RIYADH: Abeer Al-Hashim is a busy woman who runs a chain of popular ice cream outlets called Nine Soft Serve in Alkhobar. When she is not tending to her customers, she is charting expansion plans with one of the unlikeliest business mentors: Monsha’at, or the Small and Medium Enterprises General Authority in Saudi Arabia.
And she sure has had an eventful journey. Starting as a single mobile ice cream unit in 2018, Al-Hashim now operates six retail outlets — four in Riyadh and two in Alkhobar.
What makes her story truly inspiring is how Monsha’at turned around her business plans. The state-owned mentor provided her with guidance and resources to expand her operation locally and internationally, including putting her in touch with a franchising consultancy.
“The entire commercial process is simpler now. It’s so easy to communicate with the government online and, as a woman, you no longer need a man to speak on your behalf,” said Al-Hashim.
Fueling the fire
Monsha’at, on its part, is fueling the SMEs by providing entrepreneurial platforms such as businesses incubators, business accelerators, and co-working spaces. The authority also organizes government fee-refund, direct and indirect lending programs for SMEs, and fast-growing unicorns.
The state-run authority, in collaboration with the US-based Global Entrepreneurship Network, is organizing the Global Entrepreneurship Congress, with more than 180 countries taking part from March 27-30, 2022. The event will take place at King Abdulaziz International Conference Center and the Ritz-Carlton hotel.
“Our role is to provide quality programs, services, and initiatives that meet the basic needs of SMEs, which represent around 99.6 percent of all private sector establishments and more than 60 percent of all private sector employees in Saudi Arabia to increase their contribution to 35 percent of the gross domestic product by 2030,” said Saleh Ibrahim Al-Rasheed, governor of Monsha’at in Global Entrepreneurship Monitor, or GEM, Global Report 2020-2021.
According to the GEM report, the Kingdom ranked first out of 45 countries in the following categories: Availability of good opportunities to start a business, ease of starting a business, business response to the pandemic, and government response to the pandemic.
It ranked second in individual skills and infrastructure and third in the following categories: Ease of access to corporate and business finance and ease of access to markets and market dynamics. It was placed fourth out of the 45 countries for government support for business and lack of barriers and ease of regulations for market access.
The Kingdom also ranked first worldwide in the response of government and entrepreneurs to the pandemic and seventh in entrepreneurial progress, stated the report.
Charging the atmosphere
Besides Monsha’at, Saudi Aramco is looking at avenues to diversify the Kingdom’s economy by encouraging Wa’ed, its entrepreneurship program.
Late last year, it organized a nationwide tour to spot tech-focused startups from diverse industrial sectors and bring them to the mainstream. The reward on the stake was SR7.65 million. The winners included Slates, a web browser extension that allows people to save, curate, and share their Internet discoveries in organized collections with notes in a single URL. The company bagged SR75,000.

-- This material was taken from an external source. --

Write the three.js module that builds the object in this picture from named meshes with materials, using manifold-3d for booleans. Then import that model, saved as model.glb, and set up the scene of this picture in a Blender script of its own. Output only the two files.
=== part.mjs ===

“By supporting the most disruptive and tech-focused Saudi-based startups and opening applications to all qualified entrepreneurs, Wa’ed’s Entrepreneurship roadshow was the perfect opportunity to provide them with the needed financial and entrepreneurial support to grow,” said Fahad Alidi, managing director at Wa’ed.
The digitalization wave
The only dampener to the entrepreneurship campaign was that much of the business activity was centered on consumer-oriented trades. According to the GEM’s KSA 2020-2021 report, entrepreneurship and established business activities in the Kingdom show low participation in medium and high-technology sectors.
Recently, Monsha’at pointed out that digitalization is actively pursued in the region and soon entrepreneurs can leverage these means to develop, deploy and thrive on new business models, effective collaborations, and the continued recovery.
The mood on the ground was best conveyed by Adib Al-Zamil, chairman of Jadwa Investment, an investment services company. He said: “It seems that everyone nowadays is really talking about IT-enabled technologies. And the young men and women of this country are very much tuned to this industry, they understand it, they like it.”